En fait, je crois que c'est plus un film "yé-yé" que rock. Un charmant succédanné. Il reste tout de même assez loin de la nervosité romantique de "Mauvais Sang", usant de schémas psychologiques plus attendus que les films "de jeunes" de la Nouvelle Vague à la même époque ("Masculin Féminin", Eustache ou Rozier).
Je pensais d'ailleurs bientôt écrire sur un certain nombre de "films rock" qui m'ont pas mal marqué cette année: "Control", "Rude boy" sur les Clash découvert il y a quelques mois en DVD, plus les docus "DOA" sur les Sex Pistols et celui sur Daniel Johnston sur lequel j'ai déjà consacré un post en juin.

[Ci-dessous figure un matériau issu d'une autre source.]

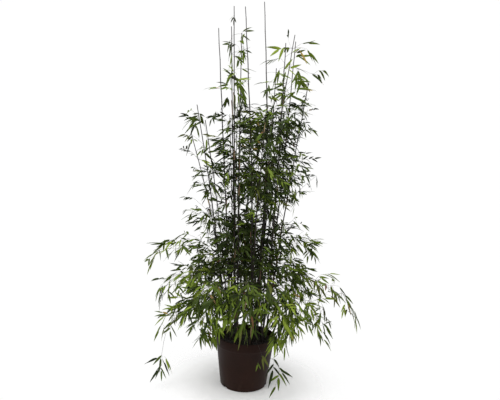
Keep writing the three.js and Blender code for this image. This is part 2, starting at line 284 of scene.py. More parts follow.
INSIDE_RIM = RIM_RADIUS - POT_WALL
pot = turned_body("pot_moulded", POT_SIDES, [
    (RECESS_RADIUS, RECESS_DEPTH),
    (RECESS_RADIUS + RECESS_DEPTH, 0),
    (FOOT_RADIUS - 2 * LIP_RADIUS, 0),
    *rounded(FOOT_RADIUS - LIP_RADIUS, LIP_RADIUS, -90, -30),
    (wall_radius(FOOT_CHAMFER) - CHAMFER_EDGE, FOOT_CHAMFER - CHAMFER_FALL),
    (wall_radius(FOOT_CHAMFER), FOOT_CHAMFER + CHAMFER_EDGE),
    (wall_radius(BAND_FOOT * 0.5), BAND_FOOT * 0.5),
    (wall_radius(BAND_FOOT - BAND_SLOPE), BAND_FOOT - BAND_SLOPE),
    (wall_radius(BAND_FOOT) + BAND_STEP * 0.35, BAND_FOOT - BAND_SLOPE * 0.45),
    (RIM_RADIUS - BAND_DRAFT, BAND_FOOT),
    *rounded(RIM_RADIUS - LIP_RADIUS, POT_TOP - LIP_RADIUS, 0, 90),
    *rounded(INSIDE_RIM + LIP_RADIUS, POT_TOP - LIP_RADIUS, 90, 180),
    (INSIDE_RIM - BAND_DRAFT / 2, BAND_FOOT + BAND_INSIDE_BLEND),
    (wall_radius(BAND_FOOT) - POT_WALL, BAND_FOOT - BAND_INSIDE_BLEND),
    (wall_radius(POT_FLOOR) - POT_WALL, POT_FLOOR),
])

for heading in NOTCH_HEADINGS:
    turn = math.radians(heading)
    arch_middle = NOTCH_HEIGHT - NOTCH_WIDTH / 2
    bpy.ops.object.select_all(action="DESELECT")
    bpy.ops.mesh.primitive_cylinder_add(
        vertices=32,
        radius=NOTCH_WIDTH / 2,
        depth=NOTCH_DEPTH,
        location=(FOOT_RADIUS * math.cos(turn), FOOT_RADIUS * math.sin(turn), arch_middle),
        rotation=(math.radians(90), 0, turn + math.radians(90)),
    )
    cutter = bpy.context.object
    bpy.ops.object.transform_apply(location=True, rotation=True, scale=True)
    bpy.ops.object.mode_set(mode="EDIT")
    pick(lambda place: place.z < arch_middle - 0.0001)
    bpy.ops.transform.translate(value=(0, 0, -NOTCH_WIDTH / 2))
    bpy.ops.object.mode_set(mode="OBJECT")
    only(pot)
    notch = pot.modifiers.new("drain_notch", "BOOLEAN")
    notch.operation = "DIFFERENCE"
    notch.object = cutter
    bpy.ops.object.modifier_apply(modifier=notch.name)
    bpy.data.objects.remove(cutter)

only(pot)
bpy.ops.object.shade_smooth_by_angle(angle=math.radians(40))

PLASTIC_BROWN = (0.0205, 0.0068, 0.0036, 1)
PLASTIC_DUSTY = (0.034, 0.019, 0.013, 1)
PLASTIC_DARK = (0.0155, 0.0053, 0.0028, 1)

plastic, shader = new_finish("pot_plastic", Specular_IOR_Level=0.13)
place = object_place(shader)
cloudy = place.noise(9.0, 4.0)
streaks = place.stretched((55, 55, 3.5)).noise(1.0, 4.0)
height = place.node("ShaderNodeSeparateXYZ", {}, {"Vector": place}, "Z")
splashed = (1 - height.between(0.0, 0.11)) * place.noise(70.0, 5.0).between(0.5, 0.72)
dusty = splashed * 0.55 + streaks.between(0.52, 0.78) * cloudy.between(0.42, 0.7) * 0.35
mottled = cloudy.between(0.3, 0.7).blend(PLASTIC_DARK, PLASTIC_BROWN)
dusty.blend(mottled, PLASTIC_DUSTY).feeds(shader, "Base Color")
(0.40 + cloudy * 0.10 + dusty * 0.30 + streaks * 0.06).feeds(shader, "Roughness")
grain = place.noise(900.0, 2.0) * 0.35 + place.stretched((1, 1, 0.2)).noise(24.0, 2.0)
grain.relief(0.0006, 0.35).feeds(shader, "Normal")
pot.data.materials.append(plastic)
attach(pot, "root")
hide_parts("pot")

# --------------------------------------------------------------------------- the compost
# Moist peat and bark, filled to a little below the rim and sunk unevenly by watering. Loose
# crumbs of bark lie on it.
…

Par ailleurs, j'aime vraiment beaucoup "Mods", la pose étant justement son motif et son sujet.

Anonyme a dit…

Pour "Les coeurs verts", je ne pas préciser plus mes trop lointaines impressions.
"Mods" m'avait profondément énervé, alors que sur le papier cela pouvait me séduire. Il se réduit pour moi à une petite blague entre potes, entre initiés, trop décalée, trop intellectuelle, et au contraire par exemple des films de Hal Hartley ou Jim Jarmusch, ne parvient jamais à transmettre la vibration qui anime l'auteur par rapport à cette musique rock.
J'attends en tous cas avec impatience ton billet sur le sujet.